GIVEN MATERIAL >>
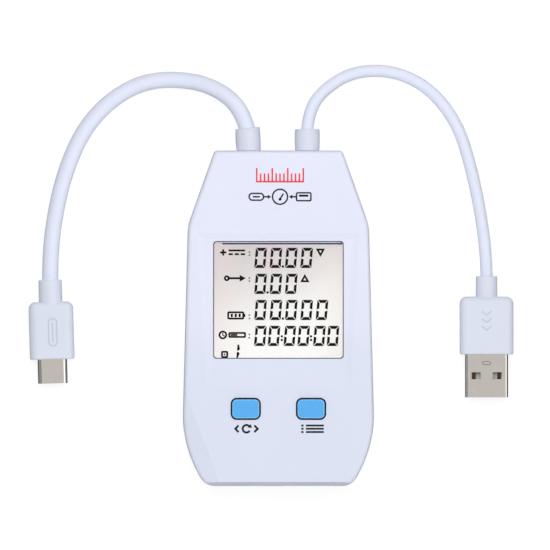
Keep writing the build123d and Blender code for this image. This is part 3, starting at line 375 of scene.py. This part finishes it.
def lcd_ground():
    """The cell's pale ground: cream below, greyer above, faintly rainbow-tinted, warm at its sides, and
    given a painted glow.
    """
    look = Look("lcd_ground")
    rise = look.sum("SUBTRACT", look.along("Y"), look.sum("MULTIPLY", look.along("X"), 0.36))
    drift = look.noise(26.0, detail=1.0)
    level = look.sum("ADD", rise, look.span(drift, 0.2, 0.8, -2.0, 2.0))
    grey_share = look.span(level, -9.0, 28.0)
    ground = look.blend(grey_share, LCD_CREAM, LCD_GREY)
    pink = look.span(look.noise(9.0, detail=2.0), 0.42, 0.68, 0.0, 0.42)
    green = look.span(look.noise(7.0, detail=2.0, factors=(1.3, 0.8, 1.0)), 0.5, 0.75, 0.0, 0.22)
    ground = look.blend(look.sum("MULTIPLY", pink, grey_share), ground, shade(236, 205, 214))
    ground = look.blend(look.sum("MULTIPLY", green, grey_share), ground, shade(205, 222, 214))
    aside = look.span(look.sum("ABSOLUTE", look.along("X"), 0.0), 8.0, 18.0, 0.0, 0.30)
    ground = look.blend(aside, ground, shade(238, 221, 211))
    grains = look.noise(0.22, detail=2.0, roughness=0.7)
    ground = look.blend(look.span(grains, 0.4, 0.7, 0.0, 0.10), ground, shade(190, 186, 186))
    dimmed = look.blend(LCD_DULL, ground, shade(0, 0, 0))
    gloss = look.span(grains, 0.3, 0.7, 0.5, 0.7)
    surface = look.principled(dimmed, gloss, look.relief(grains, 0.003, 0.4))
    shader = surface.node
    # painted light: the ground's own colour glows
    look.join(ground, shader.inputs["Emission Color"])
    shader.inputs["Emission Strength"].default_value = LCD_PAINTED_GLOW
    return look.finish(surface)


def ink(name, colour, roughness=0.5, mirror=0.3):
    """Printed ink: faintly uneven in cover and sheen."""
    look = Look(name)
    cover = look.noise(0.35, detail=4.0, roughness=0.7)
    tone = look.blend(look.span(cover, 0.35, 0.7, 0.0, 1.0), colour, toned(colour, 1.35))
    gloss = look.span(cover, 0.3, 0.7, roughness - 0.08, roughness + 0.08)
    surface = look.principled(tone, gloss, look.relief(cover, 0.003, 0.5), Specular_IOR_Level=mirror)
    return look.finish(surface)


# ------------------------------------------------------------------ inside
def circuit_board():
    """Solder mask over copper: tracks, a ground hatch and a grid of vias."""
    look = Look("circuit_board")
    mask = shade(22, 92, 58)
    copper = shade(64, 132, 84)
    hatch = look.node("ShaderNodeTexBrick")
    hatch.inputs["Scale"].default_value = 90.0
    hatch.inputs["Color1"].default_value = mask
    hatch.inputs["Color2"].default_value = toned(mask, 1.25)
    hatch.inputs["Mortar"].default_value = copper
    hatch.inputs["Mortar Size"].default_value = 0.03
    look.join(look.place, hatch.inputs["Vector"])
    vias = look.span(look.cells(3.1), 0.06, 0.10, 1.0, 0.0)
    tone = look.blend(vias, hatch.outputs["Color"], shade(196, 186, 150))
    weave = look.noise(0.5, detail=3.0)
    height = look.sum("ADD", hatch.outputs["Fac"], vias)
    surface = look.principled(
        tone, look.span(weave, 0.3, 0.7, 0.25, 0.40), look.relief(height, 0.03, 0.5), Coat_Weight=0.3
    )
    return look.finish(surface)


def grainy(name, colour, speck, size=0.2, roughness=0.7, depth=0.01, **constants):
    """A filled or ceramic body: two tones of grain."""
    look = Look(name)
    grains = look.noise(size, detail=4.0, roughness=0.7)
    tone = look.blend(look.span(grains, 0.4, 0.65), colour, speck)
    gloss = look.span(grains, 0.3, 0.7, roughness - 0.1, roughness + 0.08)
    return look.finish(look.principled(tone, gloss, look.relief(grains, depth, 0.5), **constants))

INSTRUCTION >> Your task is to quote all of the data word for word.

FULL SOLUTION >>
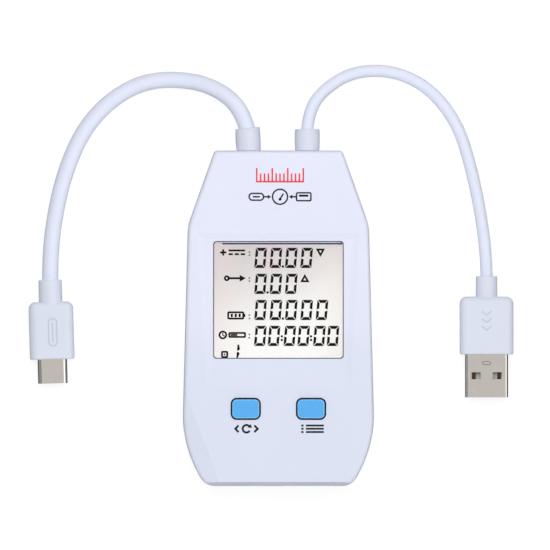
Keep writing the build123d and Blender code for this image. This is part 3, starting at line 375 of scene.py. This part finishes it.
def lcd_ground():
    """The cell's pale ground: cream below, greyer above, faintly rainbow-tinted, warm at its sides, and
    given a painted glow.
    """
    look = Look("lcd_ground")
    rise = look.sum("SUBTRACT", look.along("Y"), look.sum("MULTIPLY", look.along("X"), 0.36))
    drift = look.noise(26.0, detail=1.0)
    level = look.sum("ADD", rise, look.span(drift, 0.2, 0.8, -2.0, 2.0))
    grey_share = look.span(level, -9.0, 28.0)
    ground = look.blend(grey_share, LCD_CREAM, LCD_GREY)
    pink = look.span(look.noise(9.0, detail=2.0), 0.42, 0.68, 0.0, 0.42)
    green = look.span(look.noise(7.0, detail=2.0, factors=(1.3, 0.8, 1.0)), 0.5, 0.75, 0.0, 0.22)
    ground = look.blend(look.sum("MULTIPLY", pink, grey_share), ground, shade(236, 205, 214))
    ground = look.blend(look.sum("MULTIPLY", green, grey_share), ground, shade(205, 222, 214))
    aside = look.span(look.sum("ABSOLUTE", look.along("X"), 0.0), 8.0, 18.0, 0.0, 0.30)
    ground = look.blend(aside, ground, shade(238, 221, 211))
    grains = look.noise(0.22, detail=2.0, roughness=0.7)
    ground = look.blend(look.span(grains, 0.4, 0.7, 0.0, 0.10), ground, shade(190, 186, 186))
    dimmed = look.blend(LCD_DULL, ground, shade(0, 0, 0))
    gloss = look.span(grains, 0.3, 0.7, 0.5, 0.7)
    surface = look.principled(dimmed, gloss, look.relief(grains, 0.003, 0.4))
    shader = surface.node
    # painted light: the ground's own colour glows
    look.join(ground, shader.inputs["Emission Color"])
    shader.inputs["Emission Strength"].default_value = LCD_PAINTED_GLOW
    return look.finish(surface)


def ink(name, colour, roughness=0.5, mirror=0.3):
    """Printed ink: faintly uneven in cover and sheen."""
    look = Look(name)
    cover = look.noise(0.35, detail=4.0, roughness=0.7)
    tone = look.blend(look.span(cover, 0.35, 0.7, 0.0, 1.0), colour, toned(colour, 1.35))
    gloss = look.span(cover, 0.3, 0.7, roughness - 0.08, roughness + 0.08)
    surface = look.principled(tone, gloss, look.relief(cover, 0.003, 0.5), Specular_IOR_Level=mirror)
    return look.finish(surface)


# ------------------------------------------------------------------ inside
def circuit_board():
    """Solder mask over copper: tracks, a ground hatch and a grid of vias."""
    look = Look("circuit_board")
    mask = shade(22, 92, 58)
    copper = shade(64, 132, 84)
    hatch = look.node("ShaderNodeTexBrick")
    hatch.inputs["Scale"].default_value = 90.0
    hatch.inputs["Color1"].default_value = mask
    hatch.inputs["Color2"].default_value = toned(mask, 1.25)
    hatch.inputs["Mortar"].default_value = copper
    hatch.inputs["Mortar Size"].default_value = 0.03
    look.join(look.place, hatch.inputs["Vector"])
    vias = look.span(look.cells(3.1), 0.06, 0.10, 1.0, 0.0)
    tone = look.blend(vias, hatch.outputs["Color"], shade(196, 186, 150))
    weave = look.noise(0.5, detail=3.0)
    height = look.sum("ADD", hatch.outputs["Fac"], vias)
    surface = look.principled(
        tone, look.span(weave, 0.3, 0.7, 0.25, 0.40), look.relief(height, 0.03, 0.5), Coat_Weight=0.3
    )
    return look.finish(surface)


def grainy(name, colour, speck, size=0.2, roughness=0.7, depth=0.01, **constants):
    """A filled or ceramic body: two tones of grain."""
    look = Look(name)
    grains = look.noise(size, detail=4.0, roughness=0.7)
    tone = look.blend(look.span(grains, 0.4, 0.65), colour, speck)
    gloss = look.span(grains, 0.3, 0.7, roughness - 0.1, roughness + 0.08)
    return look.finish(look.principled(tone, gloss, look.relief(grains, depth, 0.5), **constants))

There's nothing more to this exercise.